→ WHAT THE TASK REQUIRES:
Quote the material below exactly as written, from the first line to the line that holds "ink_t = 0.03; // [0.02:0.005:0.06]", endpoints included.

►

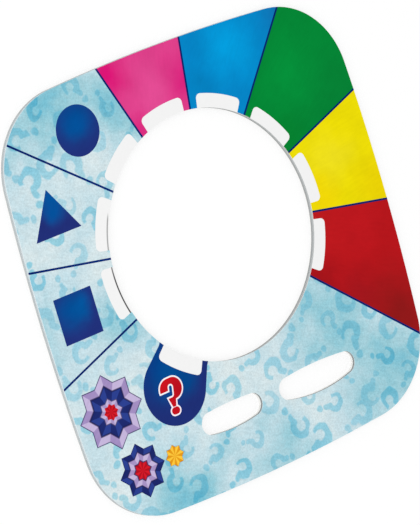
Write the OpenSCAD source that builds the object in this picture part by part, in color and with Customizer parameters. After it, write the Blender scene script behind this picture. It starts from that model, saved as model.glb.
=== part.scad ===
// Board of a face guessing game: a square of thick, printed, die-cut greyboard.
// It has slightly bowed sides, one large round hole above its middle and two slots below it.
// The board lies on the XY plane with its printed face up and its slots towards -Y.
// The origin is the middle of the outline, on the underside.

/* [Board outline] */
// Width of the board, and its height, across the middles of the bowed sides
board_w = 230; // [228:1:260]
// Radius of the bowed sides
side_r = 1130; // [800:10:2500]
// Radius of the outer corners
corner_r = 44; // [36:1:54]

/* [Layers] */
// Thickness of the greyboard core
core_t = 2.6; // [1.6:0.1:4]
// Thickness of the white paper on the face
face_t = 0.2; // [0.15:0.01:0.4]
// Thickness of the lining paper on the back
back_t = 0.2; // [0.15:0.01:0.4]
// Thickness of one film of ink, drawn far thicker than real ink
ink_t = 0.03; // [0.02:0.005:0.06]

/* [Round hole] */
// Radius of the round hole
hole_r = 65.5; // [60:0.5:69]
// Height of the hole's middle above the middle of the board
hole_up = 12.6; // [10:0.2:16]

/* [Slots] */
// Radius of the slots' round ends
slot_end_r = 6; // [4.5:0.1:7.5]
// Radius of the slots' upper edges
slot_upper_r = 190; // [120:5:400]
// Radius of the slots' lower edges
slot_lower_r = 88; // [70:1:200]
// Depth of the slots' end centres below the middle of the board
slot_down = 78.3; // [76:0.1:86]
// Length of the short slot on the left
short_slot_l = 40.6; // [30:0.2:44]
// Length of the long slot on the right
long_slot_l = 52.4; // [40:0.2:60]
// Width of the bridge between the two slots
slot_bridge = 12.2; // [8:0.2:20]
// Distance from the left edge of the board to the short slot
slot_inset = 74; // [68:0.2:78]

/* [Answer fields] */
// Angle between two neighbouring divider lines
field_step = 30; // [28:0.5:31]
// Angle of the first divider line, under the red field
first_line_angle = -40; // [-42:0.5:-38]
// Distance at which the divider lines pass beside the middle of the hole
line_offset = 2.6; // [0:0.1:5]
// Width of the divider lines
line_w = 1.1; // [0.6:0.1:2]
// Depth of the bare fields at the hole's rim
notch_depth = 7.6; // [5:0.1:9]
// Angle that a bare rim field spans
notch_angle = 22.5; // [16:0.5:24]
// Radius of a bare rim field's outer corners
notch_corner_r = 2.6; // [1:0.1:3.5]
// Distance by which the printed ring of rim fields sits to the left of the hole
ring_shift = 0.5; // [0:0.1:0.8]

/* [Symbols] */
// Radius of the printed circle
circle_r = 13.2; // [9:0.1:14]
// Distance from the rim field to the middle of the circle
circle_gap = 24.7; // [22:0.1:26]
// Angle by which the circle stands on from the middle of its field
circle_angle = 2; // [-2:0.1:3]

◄

→ SOLUTION FOR THIS EXERCISE:
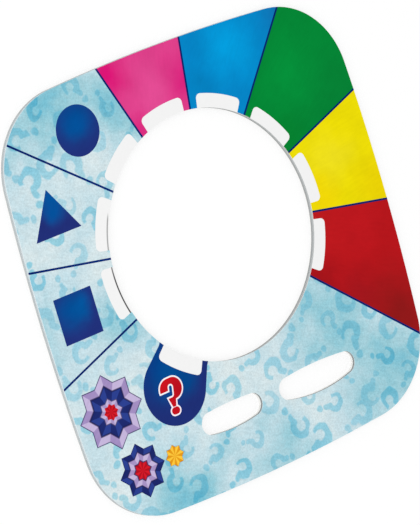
Write the OpenSCAD source that builds the object in this picture part by part, in color and with Customizer parameters. After it, write the Blender scene script behind this picture. It starts from that model, saved as model.glb.
=== part.scad ===
// Board of a face guessing game: a square of thick, printed, die-cut greyboard.
// It has slightly bowed sides, one large round hole above its middle and two slots below it.
// The board lies on the XY plane with its printed face up and its slots towards -Y.
// The origin is the middle of the outline, on the underside.

/* [Board outline] */
// Width of the board, and its height, across the middles of the bowed sides
board_w = 230; // [228:1:260]
// Radius of the bowed sides
side_r = 1130; // [800:10:2500]
// Radius of the outer corners
corner_r = 44; // [36:1:54]

/* [Layers] */
// Thickness of the greyboard core
core_t = 2.6; // [1.6:0.1:4]
// Thickness of the white paper on the face
face_t = 0.2; // [0.15:0.01:0.4]
// Thickness of the lining paper on the back
back_t = 0.2; // [0.15:0.01:0.4]
// Thickness of one film of ink, drawn far thicker than real ink
ink_t = 0.03; // [0.02:0.005:0.06]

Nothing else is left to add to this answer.